5 of 39 comments (clear)

  1. Re:Lawn? I don't need no steenking lawn. by Ianoo · · Score: 3, Interesting

    I quite agree. We replaced the lawn in our backgarden with a patio area adjacent to the house and some steps up (it's on a hill) to an area of decking surrounded by bushes, gravel, woodchip, and so on. It looks much better and is much easier to maintain than some browny-yellowy grass rectangle (which is the colour most lawns end up during the summer months).

  2. Re:Lawn? I don't need no steenking lawn. by kjones692 · · Score: 3, Interesting

    I've held this opinion of lawns for some time; grass serves very little useful purpose. The problem is that it's what's expected of everyone to have. I hope that you never have to sell your house; your yard situation will discourage quite a few potential clients. I've even heard of places where neighborhood communities complained about somebody's non-standard lawn arrangements to the appropriate town council and forced a change.

    Alternative lawns are awesome. But if you're ever planning on selling your house...

    --

    Love the Third Amendment?
  3. Re:Lawn? I don't need no steenking lawn. by Stinking+Pig · · Score: 3, Interesting

    I so don't miss our lawn, ripped it out ASAP. Front yard is all native plants and herbs, backyard is vines and flowers. The kiddies have what's left of the flagstone patio that the previous owners put in... what's left is not a lot as my son likes to pry up the flagstones looking for bugs.

    A previous poster mentioned subsurface drip... there were sprinklers in place for the lawn, so I replaced all their heads with four-way splitters feeding lengths of thin drip hose with little half-circle sprayers on the end for plants that need more water. The hoses are all under dirt and cedar chip, it uses much less water, and hardly any of the water is evaporating away before the plants get it. Cheap, easily adjustable, highly recommended. Won't work for a grass lawn though.

    --
    "Nothing was broken, and it's been fixed." -- Jon Carroll
  4. Re:Way over here... by Anonymous Coward · · Score: 1, Interesting

    Sorry, I must be missing something. How are sprinklers incompatible with watering at (say) 5 AM? All the timers I see at the local home improvement store are electronic and perfectly capable of watering, e.g. every third day at 5:30 for 15 minutes.

    The one I've got (can't remember the brand) is pretty easy to reprogram, so I constantly tweak the program to changing weather patterns.

  5. I did this by tf23 · · Score: 2, Interesting

    I installed a sprinkler system in my house when it was built ~2 years ago.

    First thing, have a plumber come in and install a deduct-meter (if your house isn't new you can probably do it yourself. I couldn't, I'd lose my plumbing warranty for the first few years).

    Then shop around for controllers. I bought one that had plenty of extra space for valve control, as well as weather control, master water valve controller etc etc.

    Then get your trusty plot plan out and figure out where things are going to go.

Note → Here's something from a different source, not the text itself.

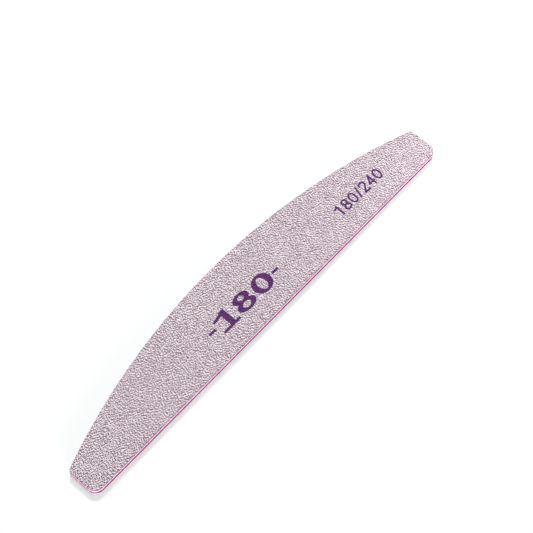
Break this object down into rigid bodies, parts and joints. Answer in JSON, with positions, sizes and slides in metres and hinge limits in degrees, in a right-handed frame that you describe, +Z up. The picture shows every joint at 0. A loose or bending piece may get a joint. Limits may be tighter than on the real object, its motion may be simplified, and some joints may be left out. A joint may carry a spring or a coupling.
{
  "type": "nail file",
  "caption": "Half-moon nail file: straight edge, shallow crown, short round-cornered ends; abrasive sheets on soft foam either side of a stiff coloured core.",
  "frame": {"origin": "centre of the underside, on the surface that the file lies on", "axes": "+X along the length, +Y from the straight edge to the crown, +Z up through the layers, out of the 180-grit face"},
  "size_m": [0.178, 0.0282, 0.0045],
  "materials": {
    "abrasive_paper": "gritty, greyish pink, matt",
    "foam": "soft closed-cell foam, pale pink, matt",
    "core_plastic": "die-cut magenta polystyrene edge",
    "adhesive_film": "thin clear pressure-sensitive adhesive"
  },
  "bodies": {
    "root": {"abrasive_sheet_180": "abrasive_paper", "sheet_film_180": "adhesive_film", "foam_pad_180": "foam", "core_film_180": "adhesive_film", "core_plate": "core_plastic", "core_film_240": "adhesive_film", "foam_pad_240": "foam", "sheet_film_240": "adhesive_film", "abrasive_sheet_240": "abrasive_paper"}
  },
  "joints": []
}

Try to imagine the future too - because you can always trench extra lines while you have your yard torn up. But going back and trenching in add'l lines (like I was digging this evening till the mosquito's came out) just sucks.

    So plan plan plan!

    As far as being geeky with it - some of the controllers have serial ports. For me, this wasn't a priority. The controllers (atleast mine) has a good interface, and it's easy to set and configure. Even though I have a few linux boxes sitting in the basement next to it, I've not had the urge to try and wire it into the LAN and play. I don't know that I ever will.

    Hope that helps.

    Oh - be sure to investigate micro-irrigation. I just found out about this stuff on Saturday. The heads are tiny and come in various (even bendable) formats. No trenching involved. It'll even do hanging plants. Once we put the beds into the backyard and the plants in the spring I'll be running the mico-stuff everywhere that I can. I wish I'd have known about it when I setup my front yard with Pro-sprays.